Emerald (No. 32, BRCW 1910) awaits restoration at the Conwy Valley Railway, Betws-y-Coed. Elmira (No. 135), Formosa (No. 136), and Maid of Kent (No. 137) are under varying stages of restoration at sites in Cumbria and Devon. The current whereabouts of Sapphire (No. 43), Padua (No. 99), and Rosalind (No. 102) — all offered for sale at Barrow Hill in 2017 — remains unconfirmed at the time of writing.

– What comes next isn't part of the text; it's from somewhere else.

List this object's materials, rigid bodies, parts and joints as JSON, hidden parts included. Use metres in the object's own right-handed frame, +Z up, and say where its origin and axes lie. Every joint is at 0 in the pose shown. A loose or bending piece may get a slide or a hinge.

Modelling Significance and Scale Replications

The Pullman H Type 12-wheel car occupies a distinctive and somewhat frustrating position in the model railway market: historically significant, visually spectacular, and unmistakably different from any other coaching stock type — yet commercially available in only a handful of forms. For the modeller willing to seek out secondhand stock or invest in handbuilt alternatives, however, the rewards are substantial.

OO gauge — Hornby (2009, discontinued)

Hornby released a comprehensive range of H Type 12-wheel Pullman cars in OO gauge (1:76 scale) in 2009. All models feature six-wheel bogies, matchboard-sided bodies, and working table lamps — a particularly welcome touch that recreates one of the defining visual characteristics of an occupied Pullman car at dusk. Key catalogue numbers include:

Catalogue No. Car type Car name/number
R4384 1st Class Kitchen Car Monaco
R4385 3rd Class Parlour Car Car No. 98
R4419 3rd Class Parlour Car Car No. 294
R4420 1st Class Kitchen Car Neptune
R4476 1st Class Kitchen Car Portia
R4477 3rd Class Brake Car Car No. 95
R4381 3-coach pack (Bournemouth Belle) Sunbeam, Car 45, Car 95
R2819 Train pack (Bournemouth Belle) Malaga, Car 94, Car 96

All were produced in standard umber and cream Pullman livery and are now discontinued, available through the secondhand market at prices reflecting their collectability. Hornby forum discussions show sustained demand for a re-run, particularly to build Southern Belle formations. The models are well-regarded for their overall accuracy and running quality, though enthusiast commentary notes that the bogie centres on some examples do not precisely match the prototype's forty-one-foot spacing — a rivet-counter concern that will not trouble most layout operators.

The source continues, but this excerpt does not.